• Aim: Print the data exactly as it is given, please.

==== Source data

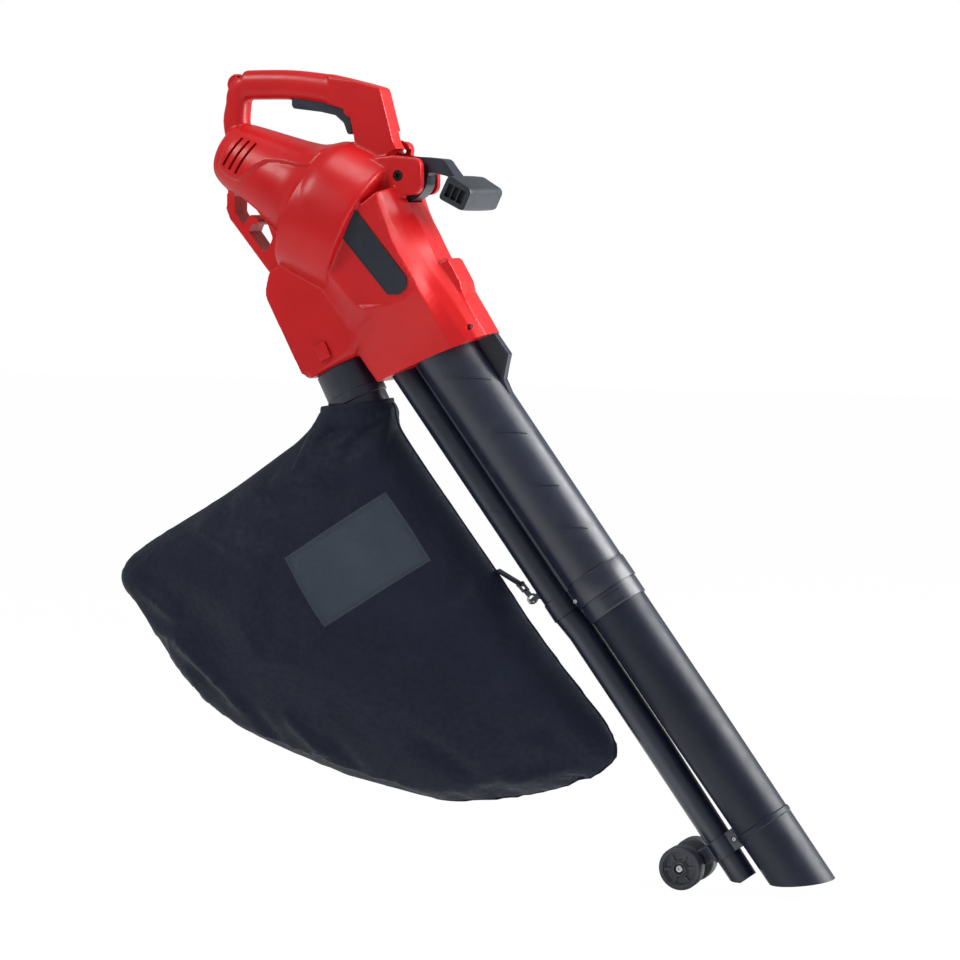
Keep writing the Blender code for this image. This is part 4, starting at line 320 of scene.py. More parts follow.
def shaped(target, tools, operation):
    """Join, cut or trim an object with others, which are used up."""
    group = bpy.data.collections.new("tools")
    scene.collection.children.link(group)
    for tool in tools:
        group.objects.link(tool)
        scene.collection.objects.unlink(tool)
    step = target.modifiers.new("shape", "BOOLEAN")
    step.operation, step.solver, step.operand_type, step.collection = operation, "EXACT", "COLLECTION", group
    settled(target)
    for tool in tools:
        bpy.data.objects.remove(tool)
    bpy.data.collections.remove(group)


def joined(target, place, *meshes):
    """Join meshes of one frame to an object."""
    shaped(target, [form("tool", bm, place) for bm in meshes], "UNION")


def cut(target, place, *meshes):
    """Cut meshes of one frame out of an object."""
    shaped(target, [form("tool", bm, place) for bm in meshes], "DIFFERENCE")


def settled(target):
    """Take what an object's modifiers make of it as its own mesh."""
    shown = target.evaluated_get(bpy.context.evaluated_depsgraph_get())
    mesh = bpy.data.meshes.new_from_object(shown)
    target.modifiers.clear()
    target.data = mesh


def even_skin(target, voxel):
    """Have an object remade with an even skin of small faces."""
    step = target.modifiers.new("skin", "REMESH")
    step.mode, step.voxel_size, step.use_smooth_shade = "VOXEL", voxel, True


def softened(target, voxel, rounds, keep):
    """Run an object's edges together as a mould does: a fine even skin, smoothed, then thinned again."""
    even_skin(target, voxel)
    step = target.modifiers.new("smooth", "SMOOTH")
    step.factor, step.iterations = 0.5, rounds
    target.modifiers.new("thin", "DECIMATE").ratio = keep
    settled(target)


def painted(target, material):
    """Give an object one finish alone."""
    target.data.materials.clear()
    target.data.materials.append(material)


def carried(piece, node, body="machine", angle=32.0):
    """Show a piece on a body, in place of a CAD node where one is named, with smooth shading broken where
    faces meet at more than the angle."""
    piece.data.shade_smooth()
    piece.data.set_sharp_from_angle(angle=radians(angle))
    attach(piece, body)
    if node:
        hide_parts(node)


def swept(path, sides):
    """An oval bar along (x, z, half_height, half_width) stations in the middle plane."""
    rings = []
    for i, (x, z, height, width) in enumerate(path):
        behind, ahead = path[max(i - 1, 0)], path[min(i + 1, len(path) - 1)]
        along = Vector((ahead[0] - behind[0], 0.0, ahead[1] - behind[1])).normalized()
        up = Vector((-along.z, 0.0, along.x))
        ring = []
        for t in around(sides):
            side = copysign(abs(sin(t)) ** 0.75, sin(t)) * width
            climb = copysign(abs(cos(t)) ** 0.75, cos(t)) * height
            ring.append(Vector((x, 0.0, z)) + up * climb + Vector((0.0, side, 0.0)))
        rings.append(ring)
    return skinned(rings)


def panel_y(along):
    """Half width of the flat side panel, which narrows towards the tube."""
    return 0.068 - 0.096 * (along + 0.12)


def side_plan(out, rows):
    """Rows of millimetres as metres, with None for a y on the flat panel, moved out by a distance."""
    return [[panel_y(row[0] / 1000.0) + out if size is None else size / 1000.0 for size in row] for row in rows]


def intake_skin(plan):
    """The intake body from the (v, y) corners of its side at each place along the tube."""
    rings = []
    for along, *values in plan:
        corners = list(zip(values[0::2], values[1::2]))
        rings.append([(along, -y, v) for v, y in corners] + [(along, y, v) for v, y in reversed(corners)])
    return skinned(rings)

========

• Correct result:
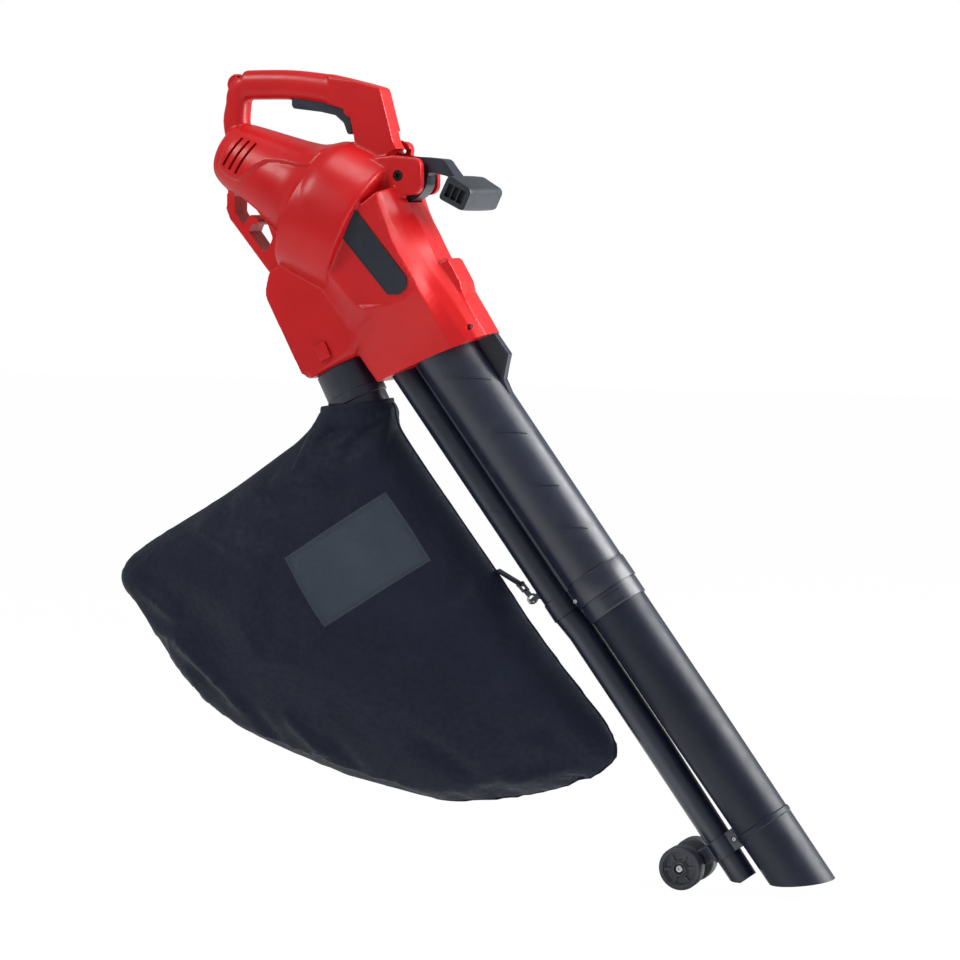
Keep writing the Blender code for this image. This is part 4, starting at line 320 of scene.py. More parts follow.
def shaped(target, tools, operation):
    """Join, cut or trim an object with others, which are used up."""
    group = bpy.data.collections.new("tools")
    scene.collection.children.link(group)
    for tool in tools:
        group.objects.link(tool)
        scene.collection.objects.unlink(tool)
    step = target.modifiers.new("shape", "BOOLEAN")
    step.operation, step.solver, step.operand_type, step.collection = operation, "EXACT", "COLLECTION", group
    settled(target)
    for tool in tools:
        bpy.data.objects.remove(tool)
    bpy.data.collections.remove(group)


def joined(target, place, *meshes):
    """Join meshes of one frame to an object."""
    shaped(target, [form("tool", bm, place) for bm in meshes], "UNION")


def cut(target, place, *meshes):
    """Cut meshes of one frame out of an object."""
    shaped(target, [form("tool", bm, place) for bm in meshes], "DIFFERENCE")


def settled(target):
    """Take what an object's modifiers make of it as its own mesh."""
    shown = target.evaluated_get(bpy.context.evaluated_depsgraph_get())
    mesh = bpy.data.meshes.new_from_object(shown)
    target.modifiers.clear()
    target.data = mesh


def even_skin(target, voxel):
    """Have an object remade with an even skin of small faces."""
    step = target.modifiers.new("skin", "REMESH")
    step.mode, step.voxel_size, step.use_smooth_shade = "VOXEL", voxel, True


def softened(target, voxel, rounds, keep):
    """Run an object's edges together as a mould does: a fine even skin, smoothed, then thinned again."""
    even_skin(target, voxel)
    step = target.modifiers.new("smooth", "SMOOTH")
    step.factor, step.iterations = 0.5, rounds
    target.modifiers.new("thin", "DECIMATE").ratio = keep
    settled(target)


def painted(target, material):
    """Give an object one finish alone."""
    target.data.materials.clear()
    target.data.materials.append(material)


def carried(piece, node, body="machine", angle=32.0):
    """Show a piece on a body, in place of a CAD node where one is named, with smooth shading broken where
    faces meet at more than the angle."""
    piece.data.shade_smooth()
    piece.data.set_sharp_from_angle(angle=radians(angle))
    attach(piece, body)
    if node:
        hide_parts(node)


def swept(path, sides):
    """An oval bar along (x, z, half_height, half_width) stations in the middle plane."""
    rings = []
    for i, (x, z, height, width) in enumerate(path):
        behind, ahead = path[max(i - 1, 0)], path[min(i + 1, len(path) - 1)]
        along = Vector((ahead[0] - behind[0], 0.0, ahead[1] - behind[1])).normalized()
        up = Vector((-along.z, 0.0, along.x))
        ring = []
        for t in around(sides):
            side = copysign(abs(sin(t)) ** 0.75, sin(t)) * width
            climb = copysign(abs(cos(t)) ** 0.75, cos(t)) * height
            ring.append(Vector((x, 0.0, z)) + up * climb + Vector((0.0, side, 0.0)))
        rings.append(ring)
    return skinned(rings)


def panel_y(along):
    """Half width of the flat side panel, which narrows towards the tube."""
    return 0.068 - 0.096 * (along + 0.12)


def side_plan(out, rows):
    """Rows of millimetres as metres, with None for a y on the flat panel, moved out by a distance."""
    return [[panel_y(row[0] / 1000.0) + out if size is None else size / 1000.0 for size in row] for row in rows]


def intake_skin(plan):
    """The intake body from the (v, y) corners of its side at each place along the tube."""
    rings = []
    for along, *values in plan:
        corners = list(zip(values[0::2], values[1::2]))
        rings.append([(along, -y, v) for v, y in corners] + [(along, y, v) for v, y in reversed(corners)])
    return skinned(rings)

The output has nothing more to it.